From: John Ogness <john.ogness@linutronix.de>
To: Petr Mladek <pmladek@suse.com>
Cc: Sergey Senozhatsky <senozhatsky@chromium.org>,
Steven Rostedt <rostedt@goodmis.org>,
Thomas Gleixner <tglx@linutronix.de>,
linux-kernel@vger.kernel.org,
Greg Kroah-Hartman <gregkh@linuxfoundation.org>
Subject: Re: [PATCH printk v3 14/15] printk: extend console_lock for proper kthread support
Date: Thu, 21 Apr 2022 16:36:25 +0206 [thread overview]
Message-ID: <875yn2h5ku.fsf@jogness.linutronix.de> (raw)
In-Reply-To: <20220421124119.GB11747@pathway.suse.cz>
On 2022-04-21, Petr Mladek <pmladek@suse.com> wrote:
>> --- a/kernel/printk/printk.c
>> +++ b/kernel/printk/printk.c
>> @@ -2603,9 +2666,10 @@ static int console_cpu_notify(unsigned int cpu)
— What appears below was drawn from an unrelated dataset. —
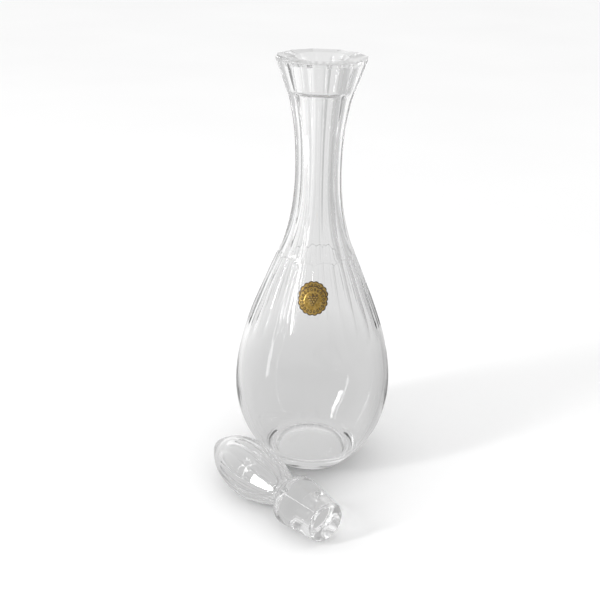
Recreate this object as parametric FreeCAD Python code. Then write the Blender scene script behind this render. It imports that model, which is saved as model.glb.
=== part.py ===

>> /* If trylock fails, someone else is doing the printing */
>> if (console_trylock())
>> console_unlock();
>> -
>> - /* Wake kthread printers. Some may have become usable. */
>> - wake_up_klogd();
>> + else {
>> + /* Some kthread printers may have become usable. */
>> + wake_up_klogd();
>
> Do you have any particular scenario in mind, please?
> Could CPU hotplug put any printk kthread into a sleep?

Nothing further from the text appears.